The question of whether two people can share DNA without being genealogically related often arises from at-home ancestry test results. The answer depends entirely on how “sharing DNA” and “related” are defined. While all people are genetically connected in the context of deep human history, recent family history requires distinguishing between different types of genetic sharing. Understanding the technical definitions used in genetics is necessary to reconcile a DNA match notification with the absence of a known common ancestor.
The Universal Truth of Shared DNA
All human beings share a profound genetic connection, which is the baseline truth of our species. This deep, ancient relationship means that any two people selected at random are approximately 99.9% genetically identical. The vast majority of the human genome is dedicated to fundamental biological functions necessary for life, which are conserved across all individuals.
This massive amount of shared DNA is a direct result of our common evolutionary origin, establishing universal relatedness. The difference between two people is confined to the remaining fraction of a percent, which accounts for all the variation in human traits, such as eye color or disease susceptibility. While this shared bulk of the genome means every human is related, this genetic fact is too broad to be useful for family history.

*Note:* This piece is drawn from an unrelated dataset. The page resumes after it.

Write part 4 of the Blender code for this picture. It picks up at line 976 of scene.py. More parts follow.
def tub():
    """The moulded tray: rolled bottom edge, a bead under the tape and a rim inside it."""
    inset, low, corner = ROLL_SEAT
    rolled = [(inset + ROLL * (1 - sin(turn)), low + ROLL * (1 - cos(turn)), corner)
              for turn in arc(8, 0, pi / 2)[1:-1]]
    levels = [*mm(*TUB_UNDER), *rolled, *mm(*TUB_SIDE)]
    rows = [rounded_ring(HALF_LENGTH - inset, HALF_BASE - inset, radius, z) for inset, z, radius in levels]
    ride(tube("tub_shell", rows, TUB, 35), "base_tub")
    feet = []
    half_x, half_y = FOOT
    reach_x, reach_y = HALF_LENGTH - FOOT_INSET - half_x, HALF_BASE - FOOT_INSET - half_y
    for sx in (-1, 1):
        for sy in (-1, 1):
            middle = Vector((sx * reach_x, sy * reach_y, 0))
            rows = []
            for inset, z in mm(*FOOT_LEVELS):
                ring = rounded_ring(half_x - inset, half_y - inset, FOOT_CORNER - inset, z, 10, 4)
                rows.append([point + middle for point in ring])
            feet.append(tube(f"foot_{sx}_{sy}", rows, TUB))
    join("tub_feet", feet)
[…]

Defining Genetic Relatedness in Ancestry Testing
Commercial DNA testing companies define a meaningful relationship by looking for signs of recent common ancestry, a much stricter standard than evolutionary sharing. This genealogical relatedness is measured by identifying shared segments of DNA, quantified using the centimorgan (cM) unit. A centimorgan is not a physical distance but a measure of the statistical likelihood that two DNA segments will be separated during inheritance.
When two people share a significant number of centimorgans, it suggests they inherited that identical segment from a recent common ancestor. For example, first cousins typically share around 1,000 cM. Even distant cousins sharing an eighth great-grandparent may still share small amounts of DNA. The amount of shared cM is what the testing company uses to estimate the closeness of the relationship, such as identifying a second or third cousin.

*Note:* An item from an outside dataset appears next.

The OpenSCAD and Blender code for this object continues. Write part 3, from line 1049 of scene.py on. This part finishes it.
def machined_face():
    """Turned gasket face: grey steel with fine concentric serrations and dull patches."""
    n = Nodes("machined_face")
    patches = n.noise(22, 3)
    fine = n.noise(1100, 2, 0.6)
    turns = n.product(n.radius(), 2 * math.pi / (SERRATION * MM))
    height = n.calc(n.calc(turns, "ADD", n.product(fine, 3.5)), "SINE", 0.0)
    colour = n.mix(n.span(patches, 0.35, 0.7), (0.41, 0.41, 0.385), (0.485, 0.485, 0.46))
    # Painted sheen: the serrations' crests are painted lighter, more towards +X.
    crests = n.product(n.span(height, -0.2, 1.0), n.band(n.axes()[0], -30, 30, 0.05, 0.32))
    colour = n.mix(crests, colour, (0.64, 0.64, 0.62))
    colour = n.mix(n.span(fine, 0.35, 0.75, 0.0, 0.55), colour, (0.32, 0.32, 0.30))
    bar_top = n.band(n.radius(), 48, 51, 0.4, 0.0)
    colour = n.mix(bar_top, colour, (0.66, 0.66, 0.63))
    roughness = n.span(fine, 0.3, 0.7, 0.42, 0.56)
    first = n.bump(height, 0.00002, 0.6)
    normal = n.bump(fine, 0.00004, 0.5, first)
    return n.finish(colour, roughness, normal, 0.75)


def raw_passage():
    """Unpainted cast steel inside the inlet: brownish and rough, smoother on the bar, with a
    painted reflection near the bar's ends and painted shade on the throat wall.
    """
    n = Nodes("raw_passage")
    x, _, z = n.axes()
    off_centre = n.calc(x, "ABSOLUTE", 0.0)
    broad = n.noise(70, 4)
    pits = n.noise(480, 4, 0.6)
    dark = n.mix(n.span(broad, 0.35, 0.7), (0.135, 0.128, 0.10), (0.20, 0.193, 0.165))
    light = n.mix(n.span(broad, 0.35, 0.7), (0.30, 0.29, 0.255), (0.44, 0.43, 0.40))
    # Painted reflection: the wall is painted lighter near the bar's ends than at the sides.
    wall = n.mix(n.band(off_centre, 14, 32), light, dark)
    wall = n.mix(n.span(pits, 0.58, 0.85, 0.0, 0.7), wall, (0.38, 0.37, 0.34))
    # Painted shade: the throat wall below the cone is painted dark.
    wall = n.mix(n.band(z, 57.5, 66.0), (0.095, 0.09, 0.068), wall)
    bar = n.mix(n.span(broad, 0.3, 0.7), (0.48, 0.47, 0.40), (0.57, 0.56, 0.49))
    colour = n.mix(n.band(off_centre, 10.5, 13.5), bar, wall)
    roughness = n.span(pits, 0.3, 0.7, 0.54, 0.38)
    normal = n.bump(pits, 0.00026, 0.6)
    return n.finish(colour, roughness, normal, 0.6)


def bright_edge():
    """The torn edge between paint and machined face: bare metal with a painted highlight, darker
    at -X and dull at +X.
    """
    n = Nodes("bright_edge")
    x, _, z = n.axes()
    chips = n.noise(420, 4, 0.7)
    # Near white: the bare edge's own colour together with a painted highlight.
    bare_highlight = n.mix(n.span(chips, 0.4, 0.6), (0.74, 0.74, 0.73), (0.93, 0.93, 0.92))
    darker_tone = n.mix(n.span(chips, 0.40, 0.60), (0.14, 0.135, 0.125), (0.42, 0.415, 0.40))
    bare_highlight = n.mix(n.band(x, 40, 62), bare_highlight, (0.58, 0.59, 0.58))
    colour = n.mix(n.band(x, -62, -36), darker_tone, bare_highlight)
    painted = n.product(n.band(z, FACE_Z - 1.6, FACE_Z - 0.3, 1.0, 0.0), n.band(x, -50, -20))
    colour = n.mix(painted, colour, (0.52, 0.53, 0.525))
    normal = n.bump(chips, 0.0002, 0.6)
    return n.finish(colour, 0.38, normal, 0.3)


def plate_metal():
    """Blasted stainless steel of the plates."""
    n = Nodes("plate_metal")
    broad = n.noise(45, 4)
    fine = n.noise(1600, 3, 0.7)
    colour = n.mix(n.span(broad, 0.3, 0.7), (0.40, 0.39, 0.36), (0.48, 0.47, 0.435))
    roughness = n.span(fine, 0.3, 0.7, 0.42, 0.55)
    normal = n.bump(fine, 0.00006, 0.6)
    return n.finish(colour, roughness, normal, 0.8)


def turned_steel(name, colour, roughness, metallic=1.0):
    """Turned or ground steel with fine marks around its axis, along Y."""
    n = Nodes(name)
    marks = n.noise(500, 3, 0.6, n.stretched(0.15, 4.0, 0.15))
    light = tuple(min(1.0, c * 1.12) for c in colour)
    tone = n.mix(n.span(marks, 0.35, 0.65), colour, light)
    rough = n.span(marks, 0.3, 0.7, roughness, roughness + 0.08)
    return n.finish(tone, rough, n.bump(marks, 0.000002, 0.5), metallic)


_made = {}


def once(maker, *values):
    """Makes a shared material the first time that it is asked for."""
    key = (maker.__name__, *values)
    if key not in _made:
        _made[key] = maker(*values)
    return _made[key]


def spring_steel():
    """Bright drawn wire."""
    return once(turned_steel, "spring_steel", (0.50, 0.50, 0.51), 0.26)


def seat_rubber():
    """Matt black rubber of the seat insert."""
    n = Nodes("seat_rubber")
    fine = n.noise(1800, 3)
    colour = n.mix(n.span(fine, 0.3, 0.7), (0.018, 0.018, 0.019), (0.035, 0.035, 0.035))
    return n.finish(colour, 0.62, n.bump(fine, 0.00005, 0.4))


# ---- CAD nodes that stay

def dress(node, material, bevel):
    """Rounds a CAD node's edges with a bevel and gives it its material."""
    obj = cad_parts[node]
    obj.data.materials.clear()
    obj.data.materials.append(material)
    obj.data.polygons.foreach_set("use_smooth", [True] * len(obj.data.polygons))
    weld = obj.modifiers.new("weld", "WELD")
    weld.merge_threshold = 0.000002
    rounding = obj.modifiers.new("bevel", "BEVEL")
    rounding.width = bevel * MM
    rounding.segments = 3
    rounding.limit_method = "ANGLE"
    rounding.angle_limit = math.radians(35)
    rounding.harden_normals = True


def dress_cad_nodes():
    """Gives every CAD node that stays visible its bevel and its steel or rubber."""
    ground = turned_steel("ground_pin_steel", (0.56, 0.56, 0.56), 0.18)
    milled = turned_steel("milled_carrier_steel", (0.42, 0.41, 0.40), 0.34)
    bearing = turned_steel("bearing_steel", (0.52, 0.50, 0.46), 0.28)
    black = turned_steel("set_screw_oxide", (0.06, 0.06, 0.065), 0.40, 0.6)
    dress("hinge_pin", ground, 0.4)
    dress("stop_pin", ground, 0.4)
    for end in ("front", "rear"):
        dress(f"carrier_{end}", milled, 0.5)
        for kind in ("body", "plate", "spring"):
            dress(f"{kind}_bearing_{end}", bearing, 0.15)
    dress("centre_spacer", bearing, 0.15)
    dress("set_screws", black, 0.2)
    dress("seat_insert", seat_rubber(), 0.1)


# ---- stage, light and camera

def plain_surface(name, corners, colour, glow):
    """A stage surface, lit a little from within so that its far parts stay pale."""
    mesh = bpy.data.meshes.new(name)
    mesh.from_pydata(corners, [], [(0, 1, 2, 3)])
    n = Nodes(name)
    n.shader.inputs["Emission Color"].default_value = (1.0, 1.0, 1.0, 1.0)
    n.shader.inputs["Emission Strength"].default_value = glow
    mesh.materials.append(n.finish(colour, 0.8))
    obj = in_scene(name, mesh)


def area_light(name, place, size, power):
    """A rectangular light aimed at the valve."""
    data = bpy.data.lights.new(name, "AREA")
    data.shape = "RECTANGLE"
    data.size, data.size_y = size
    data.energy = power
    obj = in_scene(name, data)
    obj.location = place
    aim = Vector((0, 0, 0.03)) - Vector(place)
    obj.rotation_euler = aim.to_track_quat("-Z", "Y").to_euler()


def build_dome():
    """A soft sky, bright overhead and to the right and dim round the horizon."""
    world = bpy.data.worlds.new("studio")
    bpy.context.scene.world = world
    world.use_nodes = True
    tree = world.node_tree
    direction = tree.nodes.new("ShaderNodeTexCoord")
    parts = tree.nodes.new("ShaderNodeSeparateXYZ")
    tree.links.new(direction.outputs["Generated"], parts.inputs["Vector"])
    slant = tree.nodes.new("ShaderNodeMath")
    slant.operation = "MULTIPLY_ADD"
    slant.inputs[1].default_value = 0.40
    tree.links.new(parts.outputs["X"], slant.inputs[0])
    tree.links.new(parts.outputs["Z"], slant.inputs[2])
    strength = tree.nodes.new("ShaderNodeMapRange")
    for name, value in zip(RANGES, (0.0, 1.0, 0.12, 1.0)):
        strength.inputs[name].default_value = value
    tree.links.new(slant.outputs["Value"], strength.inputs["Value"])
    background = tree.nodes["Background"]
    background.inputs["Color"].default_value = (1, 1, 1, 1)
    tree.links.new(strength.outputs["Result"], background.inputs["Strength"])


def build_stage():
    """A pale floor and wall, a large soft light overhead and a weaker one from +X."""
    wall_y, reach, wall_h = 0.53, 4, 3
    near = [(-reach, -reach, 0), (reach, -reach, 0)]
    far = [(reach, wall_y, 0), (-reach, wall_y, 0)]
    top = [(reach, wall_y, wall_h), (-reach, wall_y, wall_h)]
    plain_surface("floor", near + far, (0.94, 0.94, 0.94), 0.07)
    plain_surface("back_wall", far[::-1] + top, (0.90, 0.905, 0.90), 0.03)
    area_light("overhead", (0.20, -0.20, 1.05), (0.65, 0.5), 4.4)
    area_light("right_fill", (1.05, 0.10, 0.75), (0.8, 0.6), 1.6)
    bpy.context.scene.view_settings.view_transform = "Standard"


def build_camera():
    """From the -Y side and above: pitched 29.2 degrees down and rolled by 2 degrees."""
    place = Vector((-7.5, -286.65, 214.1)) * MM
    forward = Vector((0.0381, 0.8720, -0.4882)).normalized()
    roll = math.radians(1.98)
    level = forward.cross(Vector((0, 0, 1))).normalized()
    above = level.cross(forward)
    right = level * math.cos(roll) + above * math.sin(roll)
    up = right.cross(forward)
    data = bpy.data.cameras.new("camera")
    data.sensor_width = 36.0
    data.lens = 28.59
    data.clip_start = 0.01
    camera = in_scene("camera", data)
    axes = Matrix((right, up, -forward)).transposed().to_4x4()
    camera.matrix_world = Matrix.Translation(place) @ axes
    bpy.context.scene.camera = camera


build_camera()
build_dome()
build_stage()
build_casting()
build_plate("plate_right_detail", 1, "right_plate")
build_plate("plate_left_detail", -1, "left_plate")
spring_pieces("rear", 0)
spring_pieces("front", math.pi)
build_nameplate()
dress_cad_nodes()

The Critical Distinction: Identity by State vs. Identity by Descent
Sharing DNA without being recently related relies on the distinction between Identity by State (IBS) and Identity by Descent (IBD). Identity by Descent (IBD) is the standard for genealogical relatedness. It means the shared DNA segment was passed down directly from a recent, known common ancestor. This segment is identical because it has not been split or altered by recombination since being inherited from that shared ancestor.

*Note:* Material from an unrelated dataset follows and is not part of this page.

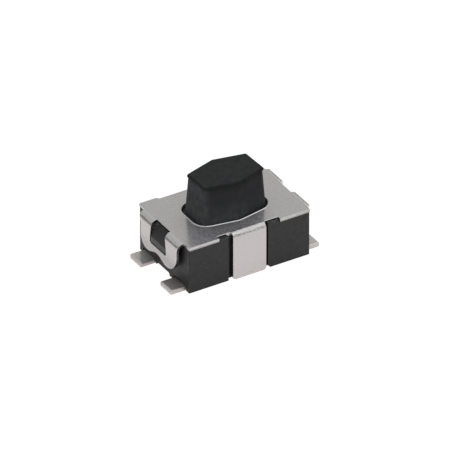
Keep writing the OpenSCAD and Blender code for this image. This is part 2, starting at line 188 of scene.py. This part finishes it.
def moulded_glass_filled_nylon():
    """Black base plastic: matte, a little mottled, with pale specks of glass, and painted shade that blackens
    it towards its foot and on its lugs.
    """
    mottle_size, speck_size, skin_depth = 0.12, 0.04, 0.0012
    # The mould's spark-eroded skin is about 10 microns; it is drawn 30 microns wide to show
    skin_size = 0.03
    # Heights between which painted shade turns the base from its blackest, at the foot, to its full colour
    darkest_shade_height, shade_free_height = 0.1, 1.2

    material, tree, place = new_material("moulded_glass_filled_nylon")
    mottle = add(tree, "TexNoise", {"Vector": place, "Scale": 1 / mottle_size, "Detail": 3})
    skin = add(tree, "TexNoise", {"Vector": place, "Scale": 1 / skin_size, "Detail": 2})
    filler = add(tree, "TexNoise", {"Vector": place, "Scale": 1 / speck_size, "Detail": 1})
    across, _, height = add(tree, "SeparateXYZ", [place]).outputs
    off_centre = add(tree, "Math", [across], operation="ABSOLUTE")

    # Flash left by the mould lies along the upper edge, as more and paler specks
    flash = add(tree, "MapRange", (height, base_top - 0.1, base_top - 0.02, 0, 0.09))
    with_flash = add(tree, "Math", (filler, flash), operation="ADD")
    specks = add(tree, "MapRange", (with_flash, 0.75, 0.82, 0, 1))
    # The cover's loops snap over the lugs on the ends and rub them smooth. The lugs, in the shade of the
    # loops, are also painted blacker: painted shade
    painted_shading_mask = add(tree, "MapRange", (off_centre, lug_face - 0.16, lug_face - 0.12, 0, 1))
    moulded = add(tree, "Mix", (mottle, "#181919", "#1d1e1e"), data_type="RGBA")
    # Painted shade: the base darkens towards its foot
    out_of_foot_shade = add(tree, "MapRange", (height, darkest_shade_height, shade_free_height, 0, 1))
    body = add(tree, "Mix", (out_of_foot_shade, "#060606", moulded), data_type="RGBA")
    # Painted shade: the lugs are painted near black
    lug_painted_shade = add(tree, "Mix", (painted_shading_mask, body, "#090909"), data_type="RGBA")
    matte = add(tree, "MapRange", (mottle, 0.3, 0.7, 0.42, 0.58))
    shader = add(tree, "BsdfPrincipled", {
        "Base Color": add(tree, "Mix", (specks, lug_painted_shade, "#6e6e6a"), data_type="RGBA"),
        "Roughness": add(tree, "MapRange", (painted_shading_mask, 0, 1, matte, 0.34)), "IOR": 1.44,
        "Normal": add(tree, "Bump", {"Height": skin, "Distance": skin_depth * MM})})
    add(tree, "OutputMaterial", [shader])
    return material


def moulded_silicone_rubber():
    """Black button rubber: dull, with painted shade that darkens its top, and painted light in pale
    scuff-like patches low on its sides and at its left end.
    """
    mottle_size, patch_size, skin_depth = 0.2, 0.12, 0.0015
    # The mould's skin is about 10 microns; it is drawn 35 microns wide to show
    skin_size = 0.035
    # Left tip of the button's top
    left_tip = -0.95

    material, tree, place = new_material("moulded_silicone_rubber")
    mottle = add(tree, "TexNoise", {"Vector": place, "Scale": 1 / mottle_size, "Detail": 3})
    skin = add(tree, "TexNoise", {"Vector": place, "Scale": 1 / skin_size, "Detail": 2})
    upright = add(tree, "Mapping", {"Vector": place, "Scale": (1, 1, 0.6)})
    patch_noise = add(tree, "TexNoise", {"Vector": upright, "Scale": 1 / patch_size, "Detail": 3})

    across, _, height = add(tree, "SeparateXYZ", [place]).outputs
    # Painted light: pale patches low on the sides, where light bounces up from the plate, stronger on the
    # left, and at the left end just under the rim, where the left face catches the light. Noise breaks it
    # into scuff-like patches
    near_plate = add(tree, "MapRange", (height, plate_top + 0.02, plate_top + 0.62, 1, 0))
    on_left = add(tree, "MapRange", (across, -0.2, 0.5, 1, 0.4))
    low_bounce_light = add(tree, "Math", (near_plate, on_left), operation="MULTIPLY")
    left_end = add(tree, "MapRange", (across, left_tip, left_tip + 0.2, 0.9, 0))
    under_rim = add(tree, "MapRange", (height, button_top - 0.17, button_top - 0.02, 1, 0))
    left_end_light = add(tree, "Math", (left_end, under_rim), operation="MULTIPLY")
    painted_light_share = add(tree, "Math", (low_bounce_light, left_end_light), operation="ADD", use_clamp=True)
    light_patches = add(tree, "MapRange", (patch_noise, 0.4, 0.65, 0.6, 1.2))
    painted_shading_mask = add(tree, "Math", (painted_light_share, light_patches), operation="MULTIPLY")

    sides = add(tree, "Mix", (mottle, "#232325", "#272729"), data_type="RGBA")
    # Painted shade: the top is painted darker than the sides
    painted_top_shade = add(tree, "MapRange", (height, button_top - 0.32, button_top - 0.02, 0, 1))
    body = add(tree, "Mix", (painted_top_shade, sides, "#0f0f0f"), data_type="RGBA")
    # The pale colour here is painted light, laid over the mottle and the painted shade of the top
    shader = add(tree, "BsdfPrincipled", {
        "Base Color": add(tree, "Mix", (painted_shading_mask, body, "#464647"), data_type="RGBA"),
        "Roughness": add(tree, "MapRange", (mottle, 0.3, 0.7, 0.55, 0.7)), "IOR": 1.35,
        "Normal": add(tree, "Bump", {"Height": skin, "Distance": skin_depth * MM})})
    add(tree, "OutputMaterial", [shader])
    return material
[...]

Conversely, Identity by State (IBS) describes DNA segments that are identical in sequence but are not inherited from a recent common ancestor. The two people happen to have the exact same DNA sequence at the same location, either due to random chance or inheritance from a very distant ancestor. While all IBD segments are also IBS, an IBS segment is only considered IBD if it originates from a recent ancestor.
The existence of IBS is why a DNA test can report a “match” even when a recent family connection is absent. This identity by chance is more likely to occur with shorter DNA segments. The probability of a random, identical sequence matching another person’s increases as the segment length decreases. Testing company algorithms must interpret whether a shared segment is a true IBD match or merely a coincidental IBS match.
Factors That Create False Sharing
Several genetic and demographic factors increase the likelihood of two people sharing DNA segments that are Identical by State (IBS) rather than Identical by Descent (IBD). The size of the shared segment is the most important indicator. Segments below a certain centimorgan threshold are highly likely to be false positives. Although the exact threshold varies, segments under 7 to 10 cM are frequently considered too small to reliably indicate a recent common ancestor.
Another significant factor is endogamy, which occurs when a group marries within a small, isolated community over many generations. Examples include specific religious or geographically isolated groups. This repeated intermarriage dramatically inflates the amount of shared DNA within the group, as everyone is distantly related through multiple ancient lines.
The total amount of shared DNA in an endogamous population can appear much higher than the actual genealogical relationship suggests. A distant cousin may look genetically like a much closer relative. In these cases, the multiple small segments are IBS, originating from ancestors far beyond the typical genealogical cutoff. When evaluating a match from an endogamous population, genetic genealogists often focus only on the largest shared segment, requiring it to be over 20 cM to confirm a recent relationship.